### [RECORDED INFORMATION]
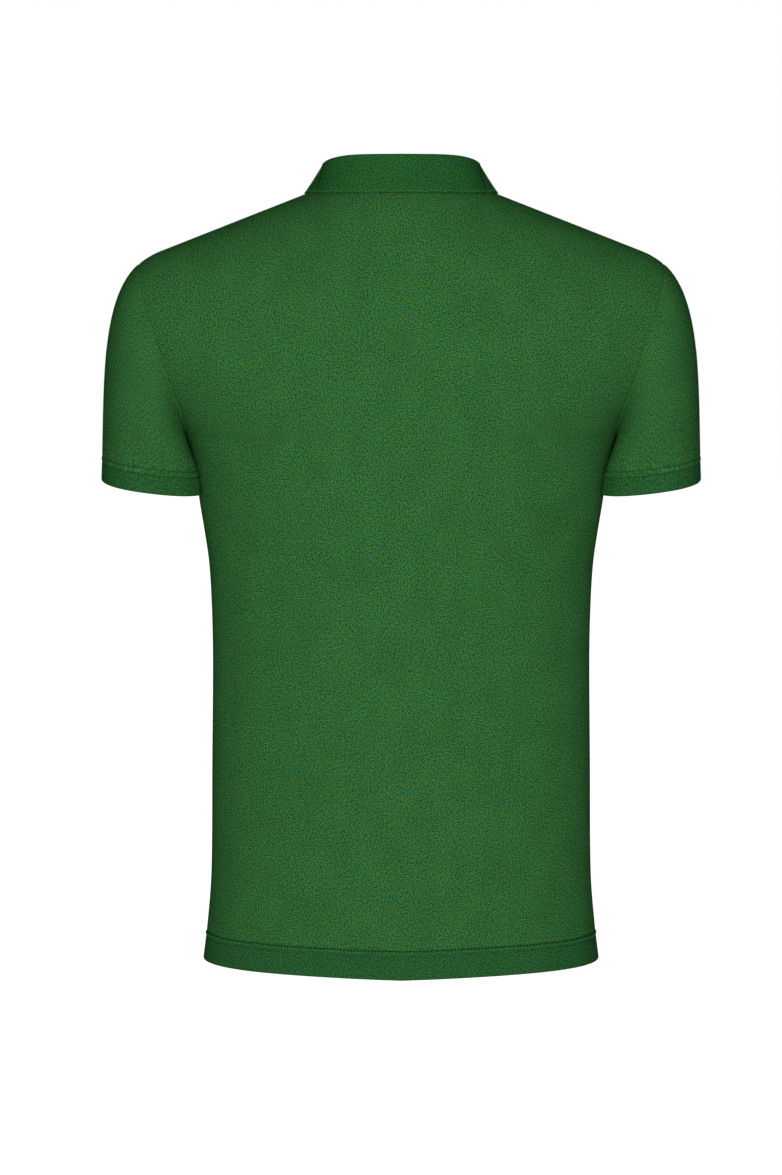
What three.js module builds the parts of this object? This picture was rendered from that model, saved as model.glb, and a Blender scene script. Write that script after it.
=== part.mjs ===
// Short-sleeved polo shirt with a knitted collar, filled out as worn with no wearer.
// Millimetres, +Z up, front facing -Y. The origin lies midway between the neck ends of the
// two shoulder seams.

import * as THREE from 'three';

// Cloth and seams
const cloth = 1.4;
const foldedHem = 2.8;
const seamGap = 0.3;
const knitCollar = 2.0;
const bodyHem = 27;
const sleeveHem = 22;
const hemStep = 1.5;

// Heights of the cut
const hemZ = -729;
const underarmZ = -231;
const bladeZ = -150.5;
const tipZ = -70;

// Armholes, half sizes across the body's depth
const armholeBackReach = 61;
const armholeFrontReach = 60;
const armholePower = 1.6;

// Neck and shoulder seam
const neckHalf = 77;
const neckBack = 58;
const neckFront = 72;
const neckDrop = 80;
const neckDropPower = 2.0;
const shoulderTipX = 245.5;
const shoulderFall = 0.391;
const tipRoundStart = 225;
const neckShare = 0.3;
const yokeRoundness = 0.57;

// Placket and buttons
const slotHalf = 16;
const slotShare = 0.062;
const buttonGap = 0.5;
const placketProud = 1.0;
const placketThickness = 1.6;
const underStripThickness = 1.4;
const underStripDepth = 0.9;
const stripTrim = 0.7;
const buttonRadius = 5.7;
const buttonThickness = 2.6;
const buttonHoleRadius = 0.9;
const buttonHoleSpread = 1.7;
const buttonHeights = [-92, -141, -190];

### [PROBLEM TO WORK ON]
Your task is to repeat the data exactly, with nothing left out.

### [CORRECT ANSWER]
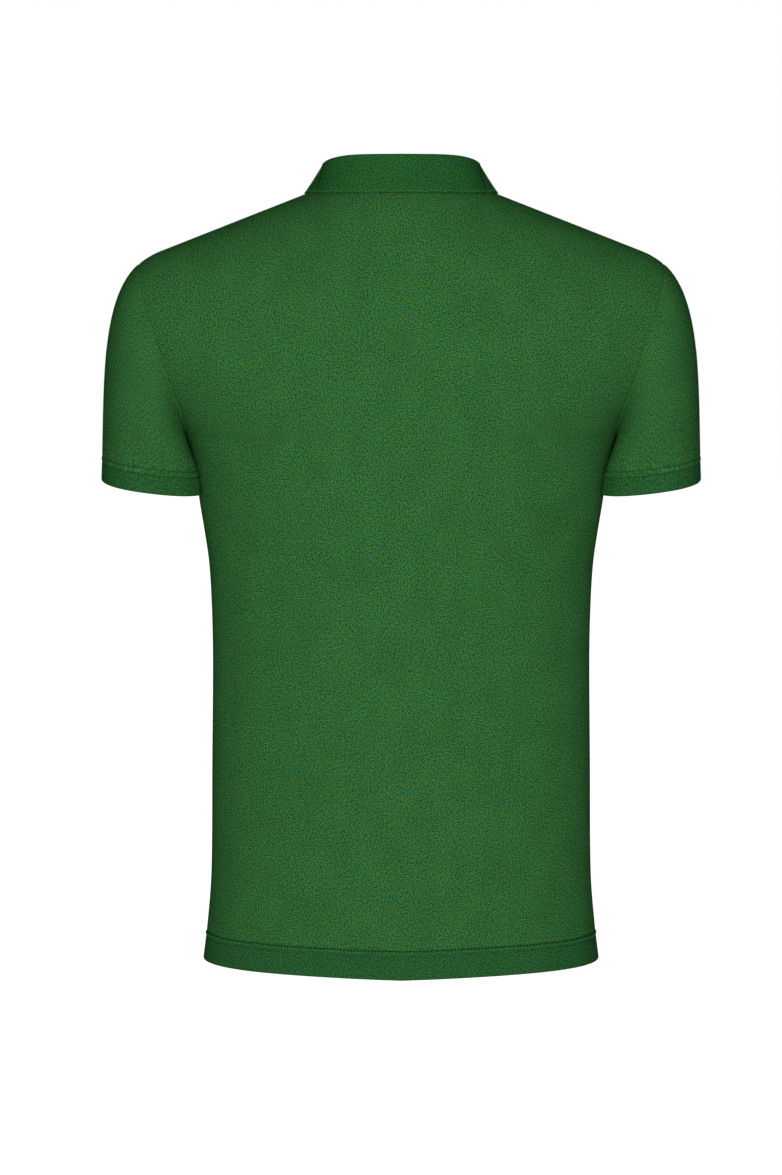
What three.js module builds the parts of this object? This picture was rendered from that model, saved as model.glb, and a Blender scene script. Write that script after it.
=== part.mjs ===
// Short-sleeved polo shirt with a knitted collar, filled out as worn with no wearer.
// Millimetres, +Z up, front facing -Y. The origin lies midway between the neck ends of the
// two shoulder seams.

import * as THREE from 'three';

// Cloth and seams
const cloth = 1.4;
const foldedHem = 2.8;
const seamGap = 0.3;
const knitCollar = 2.0;
const bodyHem = 27;
const sleeveHem = 22;
const hemStep = 1.5;

// Heights of the cut
const hemZ = -729;
const underarmZ = -231;
const bladeZ = -150.5;
const tipZ = -70;

// Armholes, half sizes across the body's depth
const armholeBackReach = 61;
const armholeFrontReach = 60;
const armholePower = 1.6;

// Neck and shoulder seam
const neckHalf = 77;
const neckBack = 58;
const neckFront = 72;
const neckDrop = 80;
const neckDropPower = 2.0;
const shoulderTipX = 245.5;
const shoulderFall = 0.391;
const tipRoundStart = 225;
const neckShare = 0.3;
const yokeRoundness = 0.57;

// Placket and buttons
const slotHalf = 16;
const slotShare = 0.062;
const buttonGap = 0.5;
const placketProud = 1.0;
const placketThickness = 1.6;
const underStripThickness = 1.4;
const underStripDepth = 0.9;
const stripTrim = 0.7;
const buttonRadius = 5.7;
const buttonThickness = 2.6;
const buttonHoleRadius = 0.9;
const buttonHoleSpread = 1.7;
const buttonHeights = [-92, -141, -190];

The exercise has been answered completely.